Once acknowledged, most of the above could be addressed fairly satisfactorily from now onward into the far future. Accurate time series would be in hand worldwide a few decades hence.

However, where do we stand when we wish to know right now whether the ocean has or has not changed in the past half-century beyond temperature and salinity, which have shifted? We do have the oceanographic data centers, but they did not receive all observations, or often may not have had enough personnel for quality control and processing, including cross-referencing to concurrently measured other variables (collocation of data). Without bemoaning past sins, the principal and urgent issue, in my opinion, is that retrieval of the extant data (and perhaps reformatting) consumes time, but sheer determination cannot accomplish it. Who will pay for the time (even if the material was collected with support from another agency), while every month more of the old data, those points in time, are irretrievably disappearing?

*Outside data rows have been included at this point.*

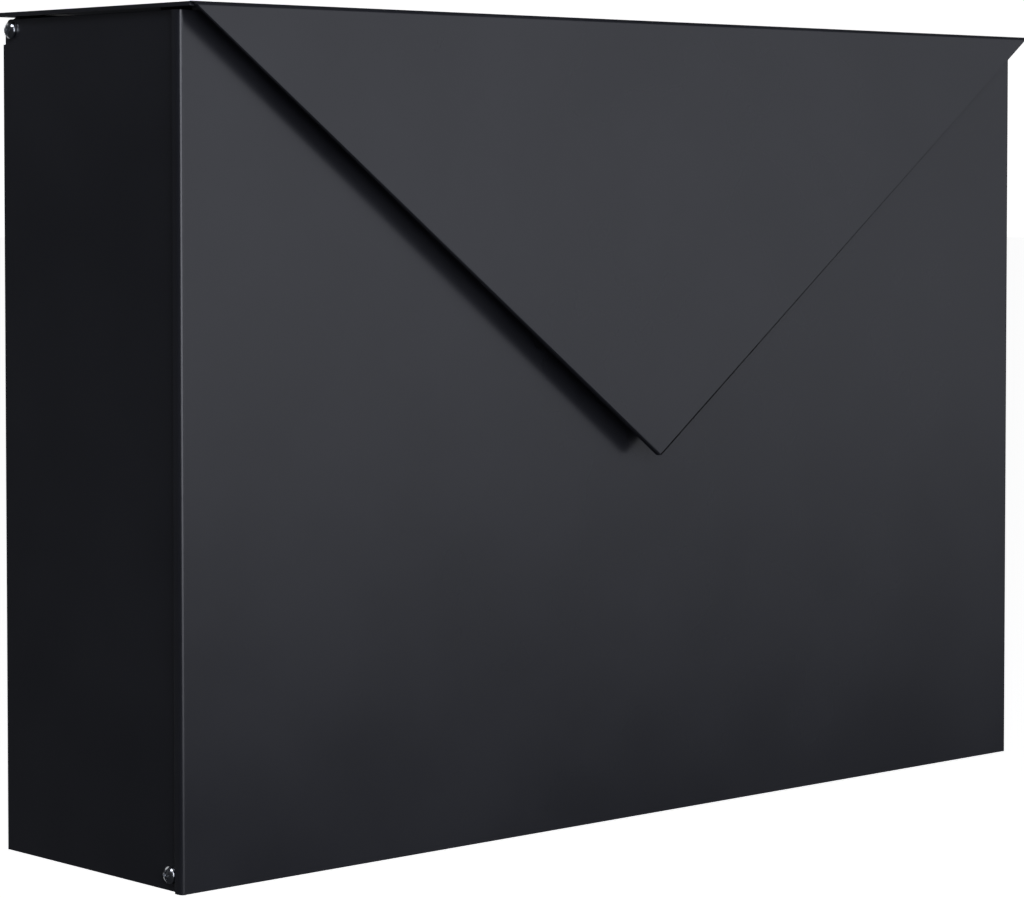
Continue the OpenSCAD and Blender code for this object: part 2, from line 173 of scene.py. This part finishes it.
def glow_panel(name, azimuth, distance, width, left_glow, right_glow):
    """An upright glowing panel that faces the object, out of the camera's sight."""
    low, high = PANEL_HEIGHT
    bm = bmesh.new()
    corners = [(-width / 2, low, 0), (width / 2, low, 0), (width / 2, high, 0), (-width / 2, high, 0)]
    bm.faces.new([bm.verts.new(corner) for corner in corners])
    mesh = mesh_of(name, bm)
    mesh.materials.append(glow_material(name, width, left_glow, right_glow))
    panel = bpy.data.objects.new(name, mesh)
    panel.location = cad_centre + direction(azimuth, 0) * distance
    panel.rotation_euler = (math.radians(90), 0, math.radians(azimuth))
    panel.visible_camera = False
    panel.visible_shadow = False
    bpy.context.scene.collection.objects.link(panel)


def stage_material(name, brightness):
    material, _, _, shader = new_material(name)
    shader.inputs["Base Color"].default_value = (*STAGE_COLOUR, 1)
    shader.inputs["Roughness"].default_value = STAGE_ROUGHNESS
    shader.inputs["Emission Color"].default_value = (1, 1, 1, 1)
    shader.inputs["Emission Strength"].default_value = brightness
    return material


def add_surround(name, bm, brightness):
    """White surroundings that only the camera sees."""
    mesh = mesh_of(name, bm)
    mesh.materials.append(stage_material(name, brightness))
    surround = bpy.data.objects.new(name, mesh)
    surround.visible_diffuse = False
    surround.visible_glossy = False
    surround.visible_shadow = False
    bpy.context.scene.collection.objects.link(surround)


def make_studio():
    scene = bpy.context.scene
    scene.view_settings.view_transform = "Standard"
    world = bpy.data.worlds.new("studio")
    world.use_nodes = True
    world.node_tree.nodes["Background"].inputs["Color"].default_value = (*AMBIENT, 1)
    scene.world = world

    for name, setting in GLOW_PANELS.items():
        glow_panel(name, *setting)
    for name, setting in SOFTBOXES.items():
        softbox(name, *setting)

    floor = bmesh.new()
    bmesh.ops.create_circle(floor, cap_ends=True, radius=BACKDROP_R, segments=96,
                            matrix=Matrix.Translation((0, 0, cad_box[0].z - FLOOR_DROP)))
    add_surround("floor", floor, FLOOR_GLOW)
    dome = bmesh.new()
    bmesh.ops.create_uvsphere(dome, u_segments=48, v_segments=24, radius=BACKDROP_R)
    add_surround("backdrop", dome, BACKDROP_GLOW)


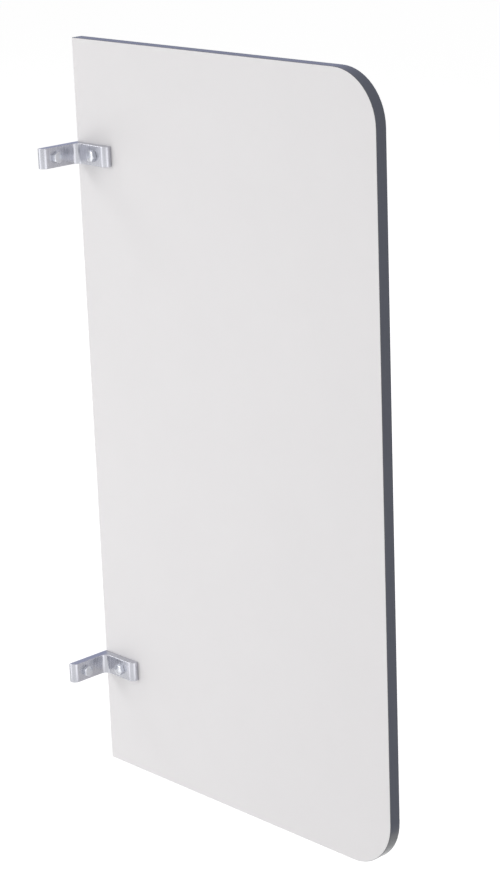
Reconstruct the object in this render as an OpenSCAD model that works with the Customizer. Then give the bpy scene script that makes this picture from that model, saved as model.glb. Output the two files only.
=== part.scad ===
// Urinal privacy screen: a compact-laminate panel held off the wall by two angle brackets.
// The origin lies on the wall plane, midway between the two wall bolts.
// +X runs out from the wall, +Z is up, and the panel's front face looks along -Y.

/* [Panel] */
// Width of the panel, from the wall to its free edge
panel_width = 400; // [250:10:600]
// Height of the panel
panel_height = 750; // [500:10:1200]
// Thickness of the whole laminate, with both decor faces
panel_thickness = 13; // [10:0.5:20]
// Radius of the two corners on the free edge
corner_radius = 50; // [10:5:100]
// Thickness of each white decor face
decor_thickness = 0.2; // [0.1:0.05:0.8]
// Width of the 45 degree arris round both faces
panel_arris = 0.5; // [0.2:0.1:1]

/* [Brackets] */
// Length of the leg that lies on the panel, from the wall plane
panel_leg = 50; // [46:1:80]
// Length of the leg that lies on the wall, from the panel's front face
wall_leg = 50; // [46:1:80]
// Thickness of both legs
leg_thickness = 8; // [5:0.5:10]
// Length that each bracket is cut to, up the panel
bracket_height = 20; // [18:1:40]
// Radius of the rounded toe at the end of each leg
toe_radius = 6; // [1:0.5:7]
// Radius of the fillet inside the angle
root_radius = 6; // [1:0.5:8]
// Distance from the panel's top or bottom edge to the nearer edge of a bracket
bracket_inset = 100; // [40:5:150]

/* [Bolt places] */
// Distance from the wall plane to the panel bolts
panel_bolt_offset = 32; // [26:1:37]
// Distance from the panel's front face to the wall bolts
wall_bolt_offset = 34; // [26:1:37]

/* [Bolts and nuts] */
// Outside diameter of the thread on every bolt
thread_diameter = 6; // [5.5:0.5:8]
// Diameter of the plain shank between head and thread, thinner than the thread as rolled bolts are
shank_diameter = 5.4; // [4.8:0.1:5.4]
// Width across the flats of the bolt heads and cap nuts
across_flats = 10; // [10:0.5:13]
// Height of a bolt head
head_height = 5; // [3:0.5:6]
// Turn of the panel bolts' heads, as they were left when tightened
head_turn = -10; // [-30:5:30]
// Length of bolt that stands out past the wall plane, for the anchor in the wall
wall_reach = 12; // [8:1:40]
// Length of thread on a panel bolt, which starts inside the panel so that the nut pulls tight
panel_bolt_thread = 12; // [10.5:0.5:18]
// Length of that thread held in the cap nut
nut_engagement = 7.4; // [5:0.2:7.8]
// Depth of the thread in the cap nut
nut_thread_depth = 8; // [8:0.5:9]
// Height of the cap nut's hexagon
nut_hex_height = 5; // [4:0.5:6]
// Height of the whole cap nut
cap_nut_height = 12; // [11:0.5:15]
// Outside diameter of the washer under a cap nut
washer_diameter = 12; // [11.5:0.5:18]
// Thickness of that washer
washer_thickness = 1.6; // [1:0.2:2.5]
// Chamfer at the tip of a bolt
tip_chamfer = 0.7; // [0.3:0.1:1]

/* [Clearances] */
// Gap all round a bolt in a bracket, panel or washer hole
bolt_clearance = 0.3; // [0.1:0.1:0.8]
// Gap all round a bolt thread in its nut
thread_clearance = 0.05; // [0.02:0.01:0.1]

/* [Hidden] */
// Slope of the chamfer on the corners of a hexagon
hex_chamfer_angle = 30;
// How far a hexagon's chamfer circle, and the cap nut's dome, lie inside the flats
hex_chamfer_inset = 0.25;
// Least flat that the rounding of a toe leaves on the end of its leg
toe_flat = 1;
// How far a cutting tool runs past the face it cuts
overrun = 1;
// Segments in a full turn
$fn = 96;

decor_colour = "#E4E3E5";
core_colour = "#54575E";
bracket_colour = "#BFC0CC";
steel_colour = "#CACCD4";

// The panel's faces, with the wall bolts on the plane y = 0
front_y = wall_bolt_offset;
rear_y = front_y + panel_thickness;
// Height of each bracket's middle above or below the origin
bracket_z = panel_height / 2 - bracket_inset - bracket_height / 2;

// Rounding of the toes, which a thin leg limits
toe = min(toe_radius, leg_thickness - toe_flat);
hole_radius = thread_diameter / 2 + bolt_clearance;
hex_corner_radius = across_flats / 2 / cos(30);
hex_chamfer_radius = across_flats / 2 - hex_chamfer_inset;
panel_bolt_length = leg_thickness + panel_thickness + washer_thickness + nut_engagement;
wall_bolt_length = leg_thickness + wall_reach;

// ---- Panel -------------------------------------------------------------

// Section across the sheet: as long as asked, as deep as the panel, its four corners cut at 45 degrees
module arris_section(length) {
    polygon([
        [panel_arris, 0], [length - panel_arris, 0],
        [length, panel_arris], [length, panel_thickness - panel_arris],
        [length - panel_arris, panel_thickness], [panel_arris, panel_thickness],
        [0, panel_thickness - panel_arris], [0, panel_arris]
    ]);
}

// Square-cornered sheet from y = 0 back, with an arris along its four edges on both faces
module arris_sheet() {
    intersection() {
        translate([0, 0, -panel_height / 2]) linear_extrude(panel_height) arris_section(panel_width);
        translate([0, 0, panel_height / 2]) rotate([0, 90, 0])
            linear_extrude(panel_width) arris_section(panel_height);
    }
}

// Quarter of a disc with the same arris, for the rounded corner above the sheet's middle
module arris_corner() {
    translate([panel_width - corner_radius, 0, panel_height / 2 - corner_radius])
        rotate([90, 0, 0]) mirror([0, 0, 1])
            rotate_extrude(angle = 90) polygon([
                [0, 0], [corner_radius - panel_arris, 0], [corner_radius, panel_arris],
                [corner_radius, panel_thickness - panel_arris],
                [corner_radius - panel_arris, panel_thickness], [0, panel_thickness]
            ]);
}

// The block that a rounded corner takes the place of
module corner_block() {
    translate([panel_width - corner_radius, -overrun, panel_height / 2 - corner_radius])
        cube([corner_radius + overrun, panel_thickness + 2 * overrun, corner_radius + overrun]);
}

// Whole laminate, drilled for the two panel bolts
module laminate() {
    translate([0, front_y, 0]) difference() {
        union() {
            difference() {
                arris_sheet();
                corner_block();
                mirror([0, 0, 1]) corner_block();
            }
            arris_corner();
            mirror([0, 0, 1]) arris_corner();
        }
        for (side = [-1, 1])
            translate([panel_bolt_offset, panel_thickness + overrun, side * bracket_z]) rotate([90, 0, 0])
                cylinder(h = panel_thickness + 2 * overrun, r = hole_radius);
    }
}

// One layer of the laminate, between two depths behind its front face
module laminate_layer(from_depth, to_depth) {
    intersection() {
        laminate();
        translate([-overrun, front_y + from_depth, -panel_height / 2 - overrun])
            cube([panel_width + 2 * overrun, to_depth - from_depth, panel_height + 2 * overrun]);
    }
}

module panel_core() {
    color(core_colour) laminate_layer(decor_thickness, panel_thickness - decor_thickness);
}

module front_decor_face() {
    color(decor_colour) laminate_layer(0, decor_thickness);
}

module rear_decor_face() {
    color(decor_colour) laminate_layer(panel_thickness - decor_thickness, panel_thickness);
}

// ---- Brackets ----------------------------------------------------------

// What rounding a corner at [0, 0], with its stock towards -x and +y, takes away
module toe_offcut() {
    difference() {
        translate([-toe, -overrun]) square(toe + overrun);
        translate([-toe, toe]) circle(r = toe);
    }
}

// Section of the angle: its heel at [0, 0], one leg along +x and the other along -y
module angle_section() {
    difference() {
        union() {
            translate([0, -leg_thickness]) square([panel_leg, leg_thickness]);
            translate([0, -wall_leg]) square([leg_thickness, wall_leg]);
            translate([leg_thickness, -leg_thickness - root_radius]) square(root_radius);
        }
        translate([leg_thickness + root_radius, -leg_thickness - root_radius]) circle(r = root_radius);
        translate([panel_leg, -leg_thickness]) toe_offcut();
        translate([leg_thickness, -wall_leg]) toe_offcut();
    }
}

// A length of angle with one bolt hole in each leg, at the given side of the origin
module bracket(side) {
    color(bracket_colour) translate([0, 0, side * bracket_z]) difference() {
        translate([0, front_y, -bracket_height / 2]) linear_extrude(bracket_height) angle_section();
        translate([-overrun, 0, 0]) rotate([0, 90, 0])
            cylinder(h = leg_thickness + 2 * overrun, r = hole_radius);
        translate([panel_bolt_offset, front_y + overrun, 0]) rotate([90, 0, 0])
            cylinder(h = leg_thickness + 2 * overrun, r = hole_radius);
    }
}

module upper_bracket() {
    bracket(1);
}

module lower_bracket() {
    bracket(-1);
}

// ---- Bolts, washers and nuts -------------------------------------------

// Hexagonal prism on z = 0 whose corners are chamfered round its top
module hexagon(height) {
    chamfer_drop = (hex_corner_radius - hex_chamfer_radius) * tan(hex_chamfer_angle);
    intersection() {
        cylinder(h = height, r = hex_corner_radius, $fn = 6);
        rotate_extrude() polygon([
            [0, 0], [hex_corner_radius, 0], [hex_corner_radius, height - chamfer_drop],
            [hex_chamfer_radius, height], [0, height]
        ]);
    }
}

// Bolt with its head standing on z = 0; below lie its plain shank, then its thread, chamfered at the tip
module hex_bolt(bolt_length, thread_length) {
    thread_start = bolt_length - thread_length;
    color(steel_colour) union() {
        hexagon(head_height);
        mirror([0, 0, 1]) rotate_extrude() polygon([
            [0, 0], [shank_diameter / 2, 0], [shank_diameter / 2, thread_start],
            [thread_diameter / 2, thread_start], [thread_diameter / 2, bolt_length - tip_chamfer],
            [thread_diameter / 2 - tip_chamfer, bolt_length], [0, bolt_length]
        ]);
    }
}

// Bolt through the wall leg: its head is on the side away from the wall, its thread starts at the wall
module wall_bolt(side) {
    translate([leg_thickness, 0, side * bracket_z]) rotate([0, 90, 0]) hex_bolt(wall_bolt_length, wall_reach);
}

// Bolt through the panel leg and the panel, its head on the bracket
module panel_bolt(side) {
    translate([panel_bolt_offset, front_y - leg_thickness, side * bracket_z]) rotate([90, 0, 0])
        rotate([0, 0, head_turn]) hex_bolt(panel_bolt_length, panel_bolt_thread);
}

// Plain washer against the panel's rear face
module rear_washer(side) {
    color(steel_colour)
        translate([panel_bolt_offset, rear_y, side * bracket_z]) rotate([-90, 0, 0]) difference() {
            cylinder(h = washer_thickness, d = washer_diameter);
            translate([0, 0, -overrun]) cylinder(h = washer_thickness + 2 * overrun, r = hole_radius);
        }
}

// Domed nut on that washer, closed over the end of the panel bolt
module cap_nut(side) {
    dome_radius = hex_chamfer_radius;
    color(steel_colour)
        translate([panel_bolt_offset, rear_y + washer_thickness, side * bracket_z]) rotate([-90, 0, 0])
            difference() {
                union() {
                    hexagon(nut_hex_height);
                    cylinder(h = cap_nut_height - dome_radius, r = dome_radius);
                    translate([0, 0, cap_nut_height - dome_radius]) sphere(r = dome_radius);
                }
                translate([0, 0, -overrun])
                    cylinder(h = nut_thread_depth + overrun, r = thread_diameter / 2 + thread_clearance);
            }
}

module upper_wall_bolt() {
    wall_bolt(1);
}

module lower_wall_bolt() {
    wall_bolt(-1);
}

module upper_panel_bolt() {
    panel_bolt(1);
}

module lower_panel_bolt() {
    panel_bolt(-1);
}

module upper_rear_washer() {
    rear_washer(1);
}

module lower_rear_washer() {
    rear_washer(-1);
}

module upper_cap_nut() {
    cap_nut(1);
}

module lower_cap_nut() {
    cap_nut(-1);
}

panel_core();
front_decor_face();
rear_decor_face();
upper_bracket();
lower_bracket();
upper_wall_bolt();
lower_wall_bolt();
upper_panel_bolt();
lower_panel_bolt();
upper_rear_washer();
lower_rear_washer();
upper_cap_nut();
lower_cap_nut();
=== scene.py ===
"""Finished pieces, materials and studio of a urinal privacy screen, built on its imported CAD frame.

A white compact-laminate panel stands out from the wall on two lengths of aluminium angle.
Lengths are in metres. The origin is on the wall plane, midway between the two wall bolts;
+X runs out from the wall, the panel's front face looks along -Y, and +Z is up.
"""

import math

import bmesh
import bpy
from mathutils import Matrix, Vector


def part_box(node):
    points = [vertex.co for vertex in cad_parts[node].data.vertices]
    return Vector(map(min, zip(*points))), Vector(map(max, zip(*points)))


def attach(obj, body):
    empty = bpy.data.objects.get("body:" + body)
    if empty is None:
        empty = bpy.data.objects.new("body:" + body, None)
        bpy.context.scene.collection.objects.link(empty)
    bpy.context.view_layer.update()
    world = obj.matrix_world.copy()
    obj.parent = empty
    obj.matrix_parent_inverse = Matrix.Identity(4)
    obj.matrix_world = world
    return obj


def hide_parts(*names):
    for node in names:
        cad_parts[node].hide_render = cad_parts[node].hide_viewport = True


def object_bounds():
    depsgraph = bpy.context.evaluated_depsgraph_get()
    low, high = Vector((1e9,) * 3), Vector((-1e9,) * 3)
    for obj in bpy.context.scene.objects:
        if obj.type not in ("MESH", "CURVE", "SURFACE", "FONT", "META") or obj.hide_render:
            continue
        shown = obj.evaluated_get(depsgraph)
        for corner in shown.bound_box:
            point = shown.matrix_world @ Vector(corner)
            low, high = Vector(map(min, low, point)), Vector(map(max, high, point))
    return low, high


bl_info = {
    "name": "Urinal Privacy Screen",
    "version": (1, 0, 0),
    "blender": (4, 5, 0),
    "location": "3D View > Sidebar > Privacy Screen",
    "description": "Builds the finished pieces, materials and studio of a urinal privacy screen",
    "category": "Add Mesh",
}

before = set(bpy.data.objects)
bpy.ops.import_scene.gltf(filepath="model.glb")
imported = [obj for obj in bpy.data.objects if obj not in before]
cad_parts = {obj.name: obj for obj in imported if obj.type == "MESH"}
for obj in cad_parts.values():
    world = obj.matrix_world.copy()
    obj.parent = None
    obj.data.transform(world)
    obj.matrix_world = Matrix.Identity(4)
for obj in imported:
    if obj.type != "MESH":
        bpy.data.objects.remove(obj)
cad_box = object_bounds()

BODY = "root"
MM = 0.001
SIDES = ("upper", "lower")
# Points round a hexagon: those on each rounded corner, and those between two corners
CORNER_POINTS = 5
FLAT_POINTS = 7
# Hexagons are chamfered at 30 degrees
CHAMFER_SLOPE = math.tan(math.radians(30))
OUT_FROM_WALL = Vector((1, 0, 0))
TO_FRONT = Vector((0, -1, 0))
TO_REAR = Vector((0, 1, 0))
WHITE = (1, 1, 1)


def srgb(code):
    """Linear colour of an sRGB hex code."""
    parts = [int(code[i:i + 2], 16) / 255 for i in (1, 3, 5)]
    return [c / 12.92 if c <= 0.04045 else ((c + 0.055) / 1.055) ** 2.4 for c in parts]


def box_size(node):
    """Size of a CAD node's box along X, Y and Z."""
    low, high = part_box(node)
    return high - low


def box_middle(node):
    """Middle of a CAD node's box."""
    low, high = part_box(node)
    return (low + high) / 2


# ---- Settings ----------------------------------------------------------------

BRACKET_SIZE = box_size("upper_bracket")
HEAD_HEIGHT = 5 * MM
LEG_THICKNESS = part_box("upper_bracket")[1].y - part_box("upper_panel_bolt")[0].y - HEAD_HEIGHT


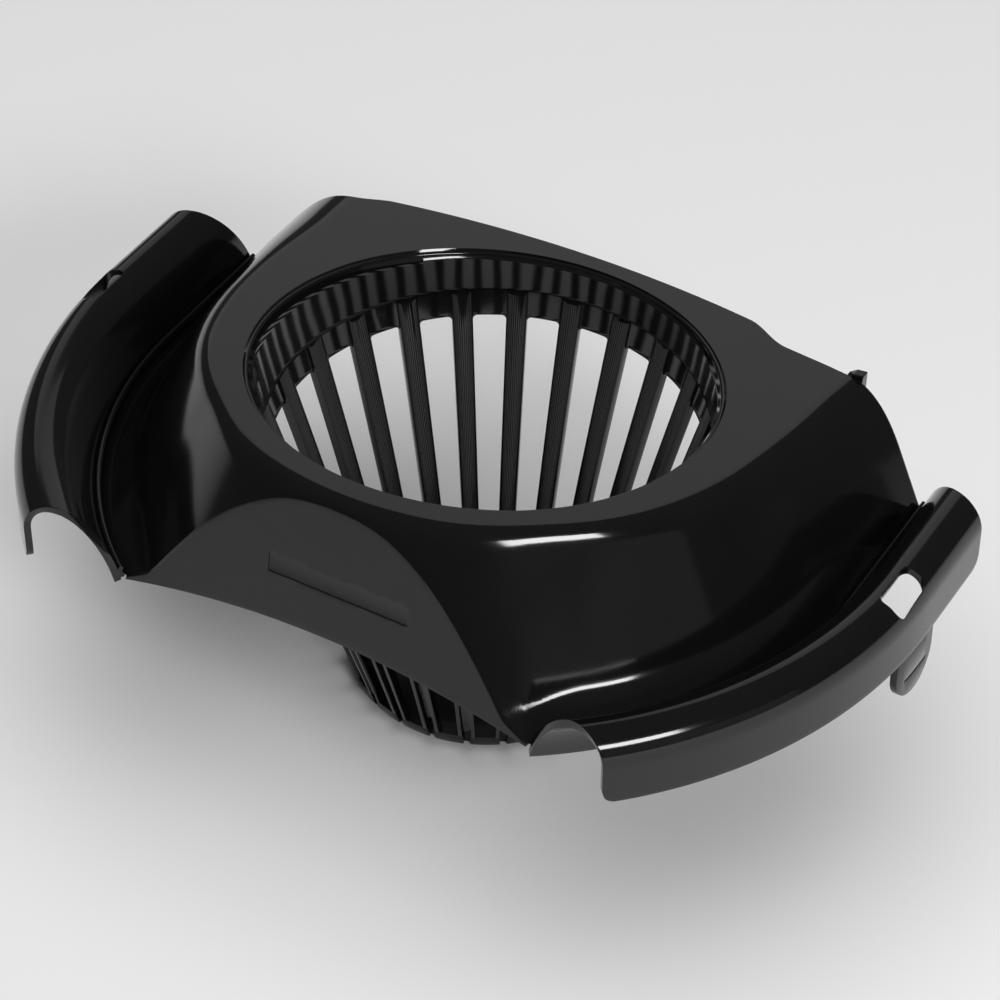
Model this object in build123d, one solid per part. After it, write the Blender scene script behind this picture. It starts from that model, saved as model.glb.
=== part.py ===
"""Clip-on bucket wringer insert, one moulding split into its functional regions.

Frame: millimetres, +Z up, +Y to the rear, origin under the centre of the basket floor.
"""
import os
from math import atan2, cos, degrees, hypot, pi, sin, sqrt

from build123d import *

os.makedirs("parts", exist_ok=True)

# ---- driving dimensions -------------------------------------------------------------
WALL = 2.1               # moulding wall
# basket: a cone of ribs under a smooth collar
RIBS = 24
GAP_TOP_Z = 82.3         # top of the gaps between ribs
BAND_TOP_Z = 91.4        # underside of the smooth collar
GAP_TOP_R = 65.0         # inner wall radius at the gap tops
CONE = 0.305             # basket wall lean, radius per height
COLLAR_R = 66.2          # collar inner radius at its underside
COLLAR_LEAN = 0.107
FLOOR_RIM_Z = 4.4        # height of the ring the ribs stand on
FLOOR_T = 2.0
RIB_PROUD = 1.6          # how far a rib stands inside the wall
RIB_W_TOP, RIB_W_LOW = 6.6, 5.2
# deck plane, falling to the rear
DECK_Z = 112.6           # height of the deck on the basket axis
DECK_FALL = 0.134
DECK_R = 75.4            # flat part of the deck: half round in front, square behind
DECK_REAR = 75.6         # rear edge on the centre line
DECK_REAR_BOW = 325.0    # radius of the bowed rear edge
# skin that falls from the deck to the valley beside the bucket rim
VALLEY_R = 118.3
VALLEY_Z = 71.9
FLANK_SLOPE = 1.66                  # steep part beside the basket
FRONT_SLOPE, REAR_SLOPE = 1.6, 1.57
FOOT_SLOPE, FOOT_RUN, FOOT_BLEND = 0.9, 10.44, 4.0     # shallow foot, absent dead ahead and at the rear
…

How can we, researchers and program directors and agency heads, shake ourselves up? We must be concerned right now about support for the mining and storing of the extant data of the mid-20th century and the subsequent decades. Current large research programs should be encouraged to look for the measurements from the past half-century and take the responsibility to assist in archiving; some money ought to be found for the task within the programs. Regular grantees, though, must be assisted and helped in searching for such observations. Also, as soon as possible, direct grants for more “data archeology” should be let. Finally, data centers may require additional support for processing submitted observations. For future grants, agencies as a matter of policy should set funds aside for taking responsibility of archiving new measurements.

So—what can and will YOU do about your old data?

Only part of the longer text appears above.